Of the twelve participants in a certain competition, half are male, and half of the males are younger than 18 years of age. If half of the female competitors are also younger than 18 years of age, into how many distinct groups of 4 competitors could the participants be divided if each group must contain two males under 18 years of age and 2 females over 18 years of age?
A. 3
B. 4
C. 6
D. 9
E. 20
Answer:9

Are you asking how to do this? It's rather straightforward so maybe you're just posting it for others?

Are you asking how to do this? It's rather straightforward so maybe you're just posting it for others?

Yes, please help me. I don't find it straight forward at all!:confused:

Oh, okay. My advice to most people on this forum having trouble with stats problems is to just forget about permutation and combination formulas. They are probably going to do more confusing than anything else and can be a bit advanced for the purposes of the DAT and the backgrounds of most pre-dental students. Just think through these logically. So you have 3 males under 18 and 3 females over 18. Think of the males as A, B, and C ... and the females as 1, 2, and 3.

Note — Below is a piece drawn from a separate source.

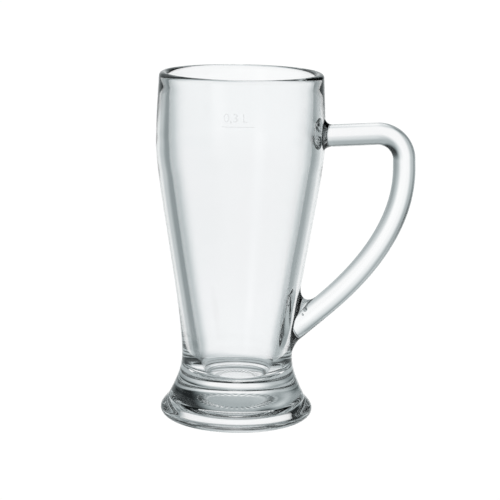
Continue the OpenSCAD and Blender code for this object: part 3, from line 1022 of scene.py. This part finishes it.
class MUG_OT_bubbles(Operator):
    """Builds the air bubbles in the handle's root"""

    bl_idname = "mug.bubbles"
    bl_label = "Bubbles"

    # Turn from one bubble to the next
    TURN = math.radians(137.5)
    # Times that the faces of a ball's icosahedron are divided, counted from one
    FINENESS = 4

    def execute(self, context):
        scene = context.scene
        sizes = scene.mug_bubbles
        shape = ShapeTree("Bubble Cluster")
        board = shape.board
        f = shape.inputs(sizes, "bubbles", "radius", "along", "height", "spread", "narrow", "least")
        index = board.add("GeometryNodeInputIndex")
        share = index / (f.bubbles - 1).math("MAXIMUM", 1.0)
        up = f.spread * share * (index * self.TURN).math("COSINE")
        aside = f.spread * share * (index * self.TURN).math("SINE")
        spots = board.add("ShaderNodeCombineXYZ", inputs=[
            f.along + up * f.narrow, aside * f.narrow, f.height + up
        ])
        points = board.add("GeometryNodePoints", inputs={"Count": f.bubbles, "Position": spots})
        inputs = {"Radius": f.radius, "Subdivisions": self.FINENESS}
        ball = board.add("GeometryNodeMeshIcoSphere", inputs=inputs)
        smooth = board.add("GeometryNodeSetShadeSmooth", inputs={"Geometry": ball})
        cluster = board.add("GeometryNodeInstanceOnPoints", inputs={
            "Points": points, "Instance": smooth, "Scale": 1 - share * (1 - f.least),
        })
        piece = shape.mesh("handle_bubbles", cluster, [(self.air(sizes, scene.mug_glass), None)])
        hand_over(piece, "handle_glass")
        return {"FINISHED"}

    def air(self, sizes, look):
        """Air inside glass: its index is the glass's, turned over; a thin film makes it a little duller."""
        material, board = new_material("Bubble")
        film = board.noise(1 / sizes.film, WAVE_DETAIL)
        board.glass(look, {"Roughness": sizes.dull * film, "IOR": 1 / look.ior})
        return material


class MUG_OT_stage(Operator):
    """Sets the pale floor, the studio light and the camera"""

    bl_idname = "mug.stage"
    bl_label = "Studio"

    # Times that light may pass or mirror before it is dropped
    BOUNCES, GLOSSY_BOUNCES = 24, 16
    # Width of the camera's sensor, in millimetres
    SENSOR = 36
    # Half the floor's width
    FLOOR_SIZE = 20.0
    # The sweep's slope is measured no nearer to where its sides would meet than this
    SWEEP_NEAREST = 50 * MM
    # Elevation of straight down and half a turn of azimuth, in degrees
    DOWN, HALF_TURN = -90, 180.0

    def execute(self, context):
        scene = context.scene
        look = scene.mug_studio
        self.camera(scene, look)
        self.floor(look)
        self.world(scene, look)
        scene.view_settings.view_transform = "Standard"
        scene.cycles.max_bounces = scene.cycles.transmission_bounces = self.BOUNCES
        scene.cycles.transparent_max_bounces = self.BOUNCES
        scene.cycles.glossy_bounces = self.GLOSSY_BOUNCES
        return {"FINISHED"}

    def camera(self, scene, look):
        """The camera that took the photograph, fitted to it."""
        data = bpy.data.cameras.new("Camera")
        data.lens = look.lens
        data.sensor_width = self.SENSOR
        camera = place("Camera", data)
        yaw, pitch = look.yaw, look.pitch
        ahead = Vector((math.sin(yaw) * math.cos(pitch), math.cos(yaw) * math.cos(pitch), -math.sin(pitch)))
        right = Vector((math.cos(yaw), -math.sin(yaw), 0))
        up = right.cross(ahead)
        side = math.cos(look.roll) * right + math.sin(look.roll) * up
        top = -math.sin(look.roll) * right + math.cos(look.roll) * up
        turn = Matrix((side, top, -ahead)).transposed().to_4x4()
        place_at = Matrix.Translation((0, -look.distance, look.camera_z))
        camera.matrix_world = Matrix.Rotation(look.handle_turn, 4, "Z") @ place_at @ turn
        scene.camera = camera

    def room_light(self, board, look, way):
        """Brightness of the studio in the direction way, as seen from the mug."""
        x, y, z = board.split(way)
        azimuth = x.math("ARCTAN2", y) * math.degrees(1)
        elevation = z.math("ARCSINE") * math.degrees(1)
        light = look.room
        for _, middle, half_width, foot, top, blur, brightness in SOFTBOXES:
            side = (azimuth - middle).math("WRAP", self.HALF_TURN, -self.HALF_TURN).math("ABSOLUTE")
            glow = side.fade(half_width - blur, half_width + blur) * elevation.fade(top - blur, top + blur)
            if foot > self.DOWN:
                glow = glow * (1 - elevation.fade(foot - blur, foot + blur))
            light = glow * brightness + light
        return light.math("MINIMUM", look.room_white)

    def floor(self, look):
        """Pale floor whose glow is painted light: a white pool under and behind the mug, softly darker to
        the sides and the front, lit by no lamp. Only the camera sees it:
        what the glass bends and mirrors comes from the room's light, whose lower half is the table."""
        mesh = bpy.data.meshes.new("Floor")
        size = self.FLOOR_SIZE
        corners = [(-size, -size, 0), (size, -size, 0), (size, size, 0), (-size, size, 0)]
        mesh.from_pydata(corners, [], [range(len(corners))])
        floor = place("Floor", mesh)
        material, board = new_material("Floor Painted Glow")
        spot = board.add("ShaderNodeTexCoord", out="Object")
        across, deep, _ = board.split(board.turned(spot, -look.handle_turn))
        # Painted light: the floor's glow is brightest in the sweep behind and under the mug and fades to
        # the sides and the front
        depth = (deep + look.sweep_start).math("MAXIMUM", self.SWEEP_NEAREST)
        sweep = (across.math("ABSOLUTE") / depth).fade(look.sweep_near, look.sweep_far)
        sweep = sweep * (1 - deep.fade(look.front_dark, look.front_clear))
        seen = look.floor_pale + (look.floor_white - look.floor_pale) * sweep
        board.finish("ShaderNodeOutputMaterial", board.add("ShaderNodeEmission", inputs={"Strength": seen}))
        mesh.materials.append(material)
        floor.visible_diffuse = floor.visible_glossy = floor.visible_transmission = False
        floor.visible_volume_scatter = floor.visible_shadow = False

    def world(self, scene, look):
        """The room's light; seen directly it is as pale as the floor, and its dim parts are cooler."""
        world = bpy.data.worlds.new("Studio")
        world.use_nodes = True
        board = Board(world.node_tree)
        way = board.add("ShaderNodeTexCoord", out="Generated")
        behind = self.room_light(board, look, board.turned(way, -look.handle_turn))
        direct = board.add("ShaderNodeLightPath", out="Is Camera Ray")
        light = board.mix("FLOAT", direct, behind, look.floor_pale)
        colour = board.mix("RGBA", light, (*look.cool, 1), (1, 1, 1, 1))
        board.finish("ShaderNodeOutputWorld", board.add("ShaderNodeBackground", inputs=[colour, light]))
        scene.world = world


class MUG_PT_panel(Panel):
    """Sizes and pieces of the mug"""

    bl_label = "Footed Mug"
    bl_idname = "MUG_PT_panel"
    bl_space_type = "VIEW_3D"
    bl_region_type = "UI"
    bl_category = "Mug"

    def draw(self, context):
        for group in GROUPS:
            box = self.layout.box()
            settings = getattr(context.scene, group)
            for name in settings.__annotations__:
                box.prop(settings, name)
        for step in STEPS:
            self.layout.operator(step.bl_idname)


GROUPS = {
    "mug_bowl": BowlSizes, "mug_foot": FootSizes, "mug_handle": HandleSizes,
    "mug_mark": MarkSizes, "mug_bubbles": BubbleSizes, "mug_glass": GlassFinish, "mug_studio": Studio,
}
STEPS = (MUG_OT_bowl, MUG_OT_foot, MUG_OT_handle, MUG_OT_mark, MUG_OT_bubbles, MUG_OT_stage)


def register():
    for cls in (*GROUPS.values(), *STEPS, MUG_PT_panel):
        bpy.utils.register_class(cls)
    for name, cls in GROUPS.items():
        setattr(bpy.types.Scene, name, PointerProperty(type=cls))


def unregister():
    for name in GROUPS:
        delattr(bpy.types.Scene, name)
    for cls in reversed((*GROUPS.values(), *STEPS, MUG_PT_panel)):
        bpy.utils.unregister_class(cls)


def main():
    register()
    bpy.ops.mug.bowl()
    bpy.ops.mug.foot()
    bpy.ops.mug.handle()
    bpy.ops.mug.mark()
    bpy.ops.mug.bubbles()
    bpy.ops.mug.stage()


if __name__ == "__main__":
    main()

Here are the possibilities.

AB1
BC1
AC1

and the same for females 2 and 3:

AB2
BC2
AC2

AB3
BC3
AC3

3 sets of 3 for a total of 9.

make sense?

Answer is D, yes?

Oh, okay. My advice to most people on this forum having trouble with stats problems is to just forget about permutation and combination formulas. They are probably going to do more confusing than anything else and can be a bit advanced for the purposes of the DAT and the backgrounds of most pre-dental students. Just think through these logically. So you have 3 males under 18 and 3 females over 18. Think of the males as A, B, and C ... and the females as 1, 2, and 3.

Here are the possibilities.

AB1
BC1
AC1

and the same for females 2 and 3

3 sets of 3 for a total of 9.

make sense?


Wow, that's way more understandable than my Kaplan explanation! Thanks!

Well here's the combo/perm answer in case you want it.

There are 4 equal groups of 3 if you divide them up into male/female and over/under 18.

You want 2 males from one of those groups and 2 females from another group. So you choose your two males using (3 choose 2) and your two females using (3 choose 2). Multiply them together and get 9.


===

Thebozz you need to have 2 females per group, not 1. Same answer though.

Thanks Streetwolf, you're right.

So the possibilities are:

A,B,1,2
B,C,1,2
A,C,1,2

and the same for females 2,3 and 1,3:

A,B,2,3
B,C,2,3
A,C,2,3

A,B,1,3
B,C,1,3
A,C,1,3

Thanks Streetwolf, you're right.

So the possibilities are:

A,B,1,2
B,C,1,2
A,C,1,2

and the same for females 2,3 and 1,3:

A,B,2,3
B,C,2,3
A,C,2,3

A,B,1,3
B,C,1,3
A,C,1,3

How would you use the formulas if you wanted to?

How would you use the formulas if you wanted to?

Read my post above.